**Raw data:**
━━━
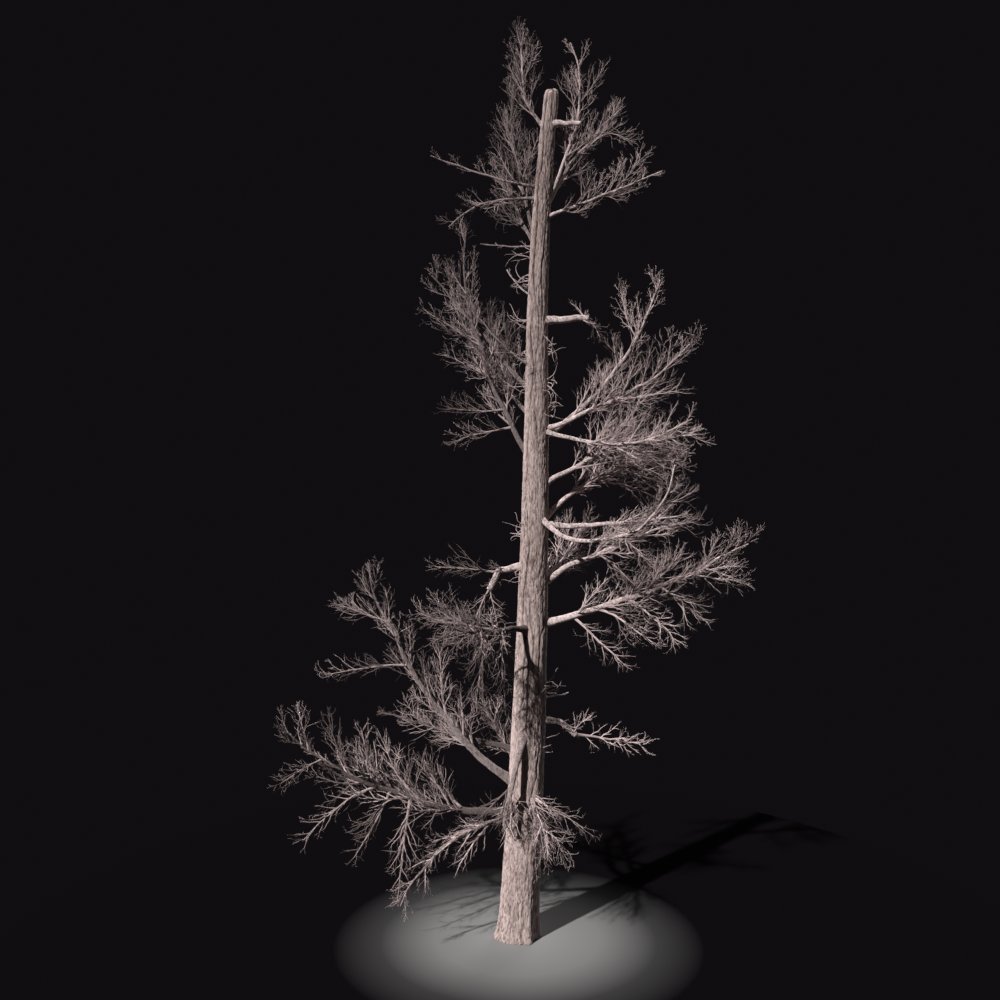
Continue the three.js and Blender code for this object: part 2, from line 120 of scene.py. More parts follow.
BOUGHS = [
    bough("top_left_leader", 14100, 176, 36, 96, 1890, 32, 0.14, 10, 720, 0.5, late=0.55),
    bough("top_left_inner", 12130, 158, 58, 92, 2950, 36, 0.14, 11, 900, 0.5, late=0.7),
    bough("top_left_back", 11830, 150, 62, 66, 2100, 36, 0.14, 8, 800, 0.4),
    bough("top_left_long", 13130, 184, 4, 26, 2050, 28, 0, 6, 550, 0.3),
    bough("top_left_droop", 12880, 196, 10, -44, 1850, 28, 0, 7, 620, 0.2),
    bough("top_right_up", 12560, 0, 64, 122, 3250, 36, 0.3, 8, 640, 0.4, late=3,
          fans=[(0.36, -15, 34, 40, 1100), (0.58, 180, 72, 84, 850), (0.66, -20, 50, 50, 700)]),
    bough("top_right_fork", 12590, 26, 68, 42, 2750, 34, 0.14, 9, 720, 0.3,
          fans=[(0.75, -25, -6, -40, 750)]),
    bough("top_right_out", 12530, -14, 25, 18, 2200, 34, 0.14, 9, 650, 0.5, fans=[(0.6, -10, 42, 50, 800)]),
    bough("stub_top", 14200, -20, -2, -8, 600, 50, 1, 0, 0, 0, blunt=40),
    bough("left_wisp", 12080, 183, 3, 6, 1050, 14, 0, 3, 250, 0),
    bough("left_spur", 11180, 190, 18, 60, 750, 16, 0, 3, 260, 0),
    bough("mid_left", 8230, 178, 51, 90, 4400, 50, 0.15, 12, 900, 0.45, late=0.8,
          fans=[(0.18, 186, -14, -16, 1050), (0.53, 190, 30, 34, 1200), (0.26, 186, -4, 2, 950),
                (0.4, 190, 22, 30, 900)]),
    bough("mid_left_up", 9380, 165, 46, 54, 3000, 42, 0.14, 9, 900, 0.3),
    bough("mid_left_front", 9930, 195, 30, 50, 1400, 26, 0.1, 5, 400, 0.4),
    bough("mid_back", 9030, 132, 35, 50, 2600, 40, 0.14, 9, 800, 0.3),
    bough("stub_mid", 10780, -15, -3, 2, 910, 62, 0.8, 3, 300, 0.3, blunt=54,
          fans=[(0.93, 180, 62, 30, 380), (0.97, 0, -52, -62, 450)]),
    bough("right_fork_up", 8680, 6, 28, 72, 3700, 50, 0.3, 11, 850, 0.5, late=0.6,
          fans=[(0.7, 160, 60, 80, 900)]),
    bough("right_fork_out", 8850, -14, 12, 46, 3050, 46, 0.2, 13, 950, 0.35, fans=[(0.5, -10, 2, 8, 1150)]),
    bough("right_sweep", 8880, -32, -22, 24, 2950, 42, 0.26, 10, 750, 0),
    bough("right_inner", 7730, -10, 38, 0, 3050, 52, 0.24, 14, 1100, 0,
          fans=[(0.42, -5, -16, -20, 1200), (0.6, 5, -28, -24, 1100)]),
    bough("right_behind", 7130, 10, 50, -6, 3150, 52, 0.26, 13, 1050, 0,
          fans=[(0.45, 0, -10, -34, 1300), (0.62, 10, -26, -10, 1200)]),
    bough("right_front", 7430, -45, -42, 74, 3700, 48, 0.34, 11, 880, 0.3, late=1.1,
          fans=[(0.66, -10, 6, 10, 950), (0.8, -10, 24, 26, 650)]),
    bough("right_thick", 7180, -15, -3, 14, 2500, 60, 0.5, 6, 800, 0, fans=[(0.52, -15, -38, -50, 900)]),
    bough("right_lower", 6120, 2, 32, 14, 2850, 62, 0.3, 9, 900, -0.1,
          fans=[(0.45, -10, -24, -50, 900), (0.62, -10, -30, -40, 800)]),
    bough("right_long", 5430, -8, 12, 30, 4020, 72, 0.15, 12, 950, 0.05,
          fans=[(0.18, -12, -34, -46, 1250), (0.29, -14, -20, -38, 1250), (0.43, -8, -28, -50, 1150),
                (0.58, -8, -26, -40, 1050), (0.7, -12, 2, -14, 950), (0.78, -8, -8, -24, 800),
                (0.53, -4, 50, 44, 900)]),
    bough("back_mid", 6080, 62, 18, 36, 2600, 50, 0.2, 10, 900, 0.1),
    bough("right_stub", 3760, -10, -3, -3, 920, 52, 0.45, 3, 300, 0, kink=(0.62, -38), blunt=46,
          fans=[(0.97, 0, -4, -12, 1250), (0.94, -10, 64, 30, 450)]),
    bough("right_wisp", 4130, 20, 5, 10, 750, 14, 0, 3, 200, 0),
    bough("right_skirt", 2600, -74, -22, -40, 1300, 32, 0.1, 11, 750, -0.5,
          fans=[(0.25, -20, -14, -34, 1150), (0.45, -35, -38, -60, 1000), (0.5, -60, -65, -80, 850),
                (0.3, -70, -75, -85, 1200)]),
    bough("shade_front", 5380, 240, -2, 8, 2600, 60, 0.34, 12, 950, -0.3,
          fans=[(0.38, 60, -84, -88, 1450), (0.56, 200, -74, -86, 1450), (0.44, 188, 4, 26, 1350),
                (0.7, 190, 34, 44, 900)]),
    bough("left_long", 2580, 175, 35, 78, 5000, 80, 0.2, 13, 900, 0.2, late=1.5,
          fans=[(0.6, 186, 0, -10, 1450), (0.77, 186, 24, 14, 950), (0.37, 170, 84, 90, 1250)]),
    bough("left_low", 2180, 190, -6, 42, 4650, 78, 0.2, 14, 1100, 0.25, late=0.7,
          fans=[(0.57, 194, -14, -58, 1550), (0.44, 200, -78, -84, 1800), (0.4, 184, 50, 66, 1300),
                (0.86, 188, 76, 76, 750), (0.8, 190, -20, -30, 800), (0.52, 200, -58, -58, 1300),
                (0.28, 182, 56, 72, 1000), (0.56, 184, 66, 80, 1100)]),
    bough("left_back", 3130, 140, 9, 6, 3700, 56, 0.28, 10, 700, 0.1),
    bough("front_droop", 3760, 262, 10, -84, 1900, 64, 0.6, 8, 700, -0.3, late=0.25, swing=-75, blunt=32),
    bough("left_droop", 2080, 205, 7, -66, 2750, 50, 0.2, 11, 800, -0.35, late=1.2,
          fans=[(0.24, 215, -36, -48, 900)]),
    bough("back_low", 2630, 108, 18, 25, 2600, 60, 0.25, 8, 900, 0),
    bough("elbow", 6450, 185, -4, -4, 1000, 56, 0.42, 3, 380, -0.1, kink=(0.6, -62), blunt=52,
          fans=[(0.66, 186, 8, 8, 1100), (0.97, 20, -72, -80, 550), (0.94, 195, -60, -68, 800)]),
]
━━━
**What to work on:**
From the preceding material, extract every line exactly.

**Exercise result:**
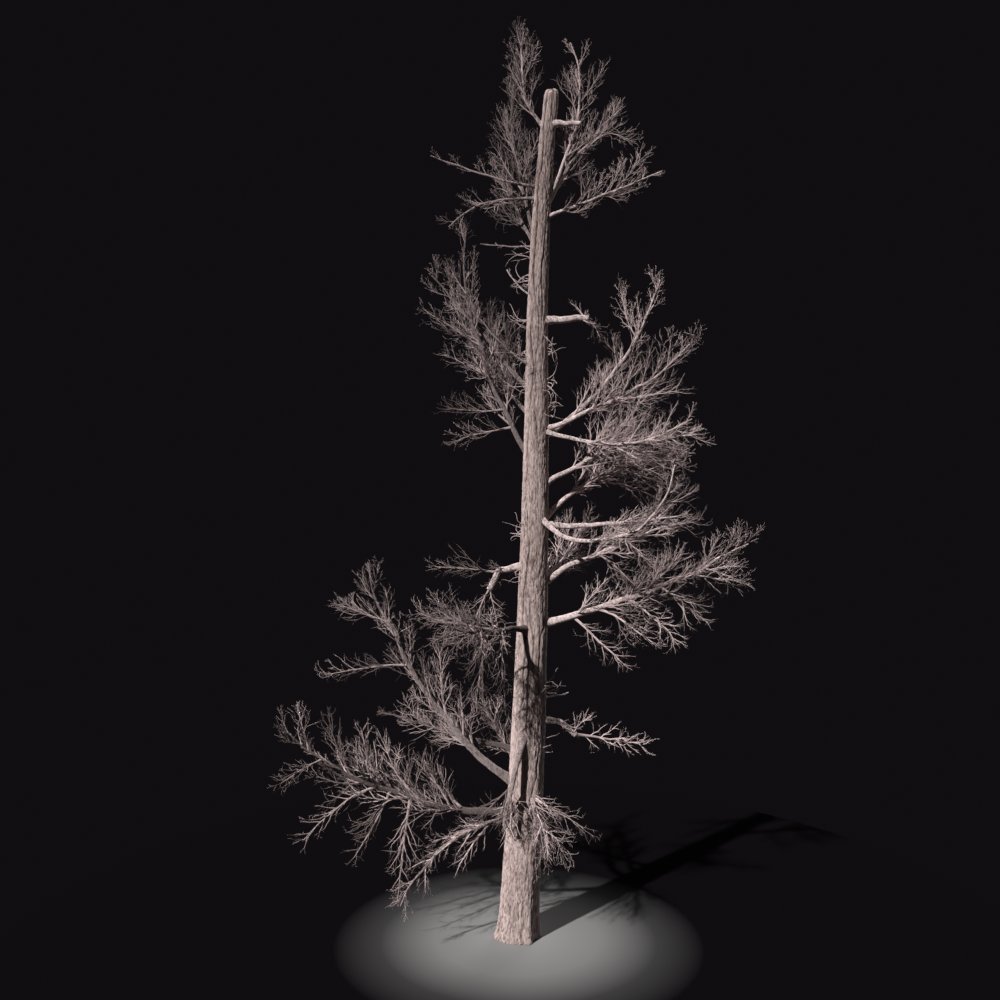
Continue the three.js and Blender code for this object: part 2, from line 120 of scene.py. More parts follow.
BOUGHS = [
    bough("top_left_leader", 14100, 176, 36, 96, 1890, 32, 0.14, 10, 720, 0.5, late=0.55),
    bough("top_left_inner", 12130, 158, 58, 92, 2950, 36, 0.14, 11, 900, 0.5, late=0.7),
    bough("top_left_back", 11830, 150, 62, 66, 2100, 36, 0.14, 8, 800, 0.4),
    bough("top_left_long", 13130, 184, 4, 26, 2050, 28, 0, 6, 550, 0.3),
    bough("top_left_droop", 12880, 196, 10, -44, 1850, 28, 0, 7, 620, 0.2),
    bough("top_right_up", 12560, 0, 64, 122, 3250, 36, 0.3, 8, 640, 0.4, late=3,
          fans=[(0.36, -15, 34, 40, 1100), (0.58, 180, 72, 84, 850), (0.66, -20, 50, 50, 700)]),
    bough("top_right_fork", 12590, 26, 68, 42, 2750, 34, 0.14, 9, 720, 0.3,
          fans=[(0.75, -25, -6, -40, 750)]),
    bough("top_right_out", 12530, -14, 25, 18, 2200, 34, 0.14, 9, 650, 0.5, fans=[(0.6, -10, 42, 50, 800)]),
    bough("stub_top", 14200, -20, -2, -8, 600, 50, 1, 0, 0, 0, blunt=40),
    bough("left_wisp", 12080, 183, 3, 6, 1050, 14, 0, 3, 250, 0),
    bough("left_spur", 11180, 190, 18, 60, 750, 16, 0, 3, 260, 0),
    bough("mid_left", 8230, 178, 51, 90, 4400, 50, 0.15, 12, 900, 0.45, late=0.8,
          fans=[(0.18, 186, -14, -16, 1050), (0.53, 190, 30, 34, 1200), (0.26, 186, -4, 2, 950),
                (0.4, 190, 22, 30, 900)]),
    bough("mid_left_up", 9380, 165, 46, 54, 3000, 42, 0.14, 9, 900, 0.3),
    bough("mid_left_front", 9930, 195, 30, 50, 1400, 26, 0.1, 5, 400, 0.4),
    bough("mid_back", 9030, 132, 35, 50, 2600, 40, 0.14, 9, 800, 0.3),
    bough("stub_mid", 10780, -15, -3, 2, 910, 62, 0.8, 3, 300, 0.3, blunt=54,
          fans=[(0.93, 180, 62, 30, 380), (0.97, 0, -52, -62, 450)]),
    bough("right_fork_up", 8680, 6, 28, 72, 3700, 50, 0.3, 11, 850, 0.5, late=0.6,
          fans=[(0.7, 160, 60, 80, 900)]),
    bough("right_fork_out", 8850, -14, 12, 46, 3050, 46, 0.2, 13, 950, 0.35, fans=[(0.5, -10, 2, 8, 1150)]),
    bough("right_sweep", 8880, -32, -22, 24, 2950, 42, 0.26, 10, 750, 0),
    bough("right_inner", 7730, -10, 38, 0, 3050, 52, 0.24, 14, 1100, 0,
          fans=[(0.42, -5, -16, -20, 1200), (0.6, 5, -28, -24, 1100)]),
    bough("right_behind", 7130, 10, 50, -6, 3150, 52, 0.26, 13, 1050, 0,
          fans=[(0.45, 0, -10, -34, 1300), (0.62, 10, -26, -10, 1200)]),
    bough("right_front", 7430, -45, -42, 74, 3700, 48, 0.34, 11, 880, 0.3, late=1.1,
          fans=[(0.66, -10, 6, 10, 950), (0.8, -10, 24, 26, 650)]),
    bough("right_thick", 7180, -15, -3, 14, 2500, 60, 0.5, 6, 800, 0, fans=[(0.52, -15, -38, -50, 900)]),
    bough("right_lower", 6120, 2, 32, 14, 2850, 62, 0.3, 9, 900, -0.1,
          fans=[(0.45, -10, -24, -50, 900), (0.62, -10, -30, -40, 800)]),
    bough("right_long", 5430, -8, 12, 30, 4020, 72, 0.15, 12, 950, 0.05,
          fans=[(0.18, -12, -34, -46, 1250), (0.29, -14, -20, -38, 1250), (0.43, -8, -28, -50, 1150),
                (0.58, -8, -26, -40, 1050), (0.7, -12, 2, -14, 950), (0.78, -8, -8, -24, 800),
                (0.53, -4, 50, 44, 900)]),
    bough("back_mid", 6080, 62, 18, 36, 2600, 50, 0.2, 10, 900, 0.1),
    bough("right_stub", 3760, -10, -3, -3, 920, 52, 0.45, 3, 300, 0, kink=(0.62, -38), blunt=46,
          fans=[(0.97, 0, -4, -12, 1250), (0.94, -10, 64, 30, 450)]),
    bough("right_wisp", 4130, 20, 5, 10, 750, 14, 0, 3, 200, 0),
    bough("right_skirt", 2600, -74, -22, -40, 1300, 32, 0.1, 11, 750, -0.5,
          fans=[(0.25, -20, -14, -34, 1150), (0.45, -35, -38, -60, 1000), (0.5, -60, -65, -80, 850),
                (0.3, -70, -75, -85, 1200)]),
    bough("shade_front", 5380, 240, -2, 8, 2600, 60, 0.34, 12, 950, -0.3,
          fans=[(0.38, 60, -84, -88, 1450), (0.56, 200, -74, -86, 1450), (0.44, 188, 4, 26, 1350),
                (0.7, 190, 34, 44, 900)]),
    bough("left_long", 2580, 175, 35, 78, 5000, 80, 0.2, 13, 900, 0.2, late=1.5,
          fans=[(0.6, 186, 0, -10, 1450), (0.77, 186, 24, 14, 950), (0.37, 170, 84, 90, 1250)]),
    bough("left_low", 2180, 190, -6, 42, 4650, 78, 0.2, 14, 1100, 0.25, late=0.7,
          fans=[(0.57, 194, -14, -58, 1550), (0.44, 200, -78, -84, 1800), (0.4, 184, 50, 66, 1300),
                (0.86, 188, 76, 76, 750), (0.8, 190, -20, -30, 800), (0.52, 200, -58, -58, 1300),
                (0.28, 182, 56, 72, 1000), (0.56, 184, 66, 80, 1100)]),
    bough("left_back", 3130, 140, 9, 6, 3700, 56, 0.28, 10, 700, 0.1),
    bough("front_droop", 3760, 262, 10, -84, 1900, 64, 0.6, 8, 700, -0.3, late=0.25, swing=-75, blunt=32),
    bough("left_droop", 2080, 205, 7, -66, 2750, 50, 0.2, 11, 800, -0.35, late=1.2,
          fans=[(0.24, 215, -36, -48, 900)]),
    bough("back_low", 2630, 108, 18, 25, 2600, 60, 0.25, 8, 900, 0),
    bough("elbow", 6450, 185, -4, -4, 1000, 56, 0.42, 3, 380, -0.1, kink=(0.6, -62), blunt=52,
          fans=[(0.66, 186, 8, 8, 1100), (0.97, 20, -72, -80, 550), (0.94, 195, -60, -68, 800)]),
]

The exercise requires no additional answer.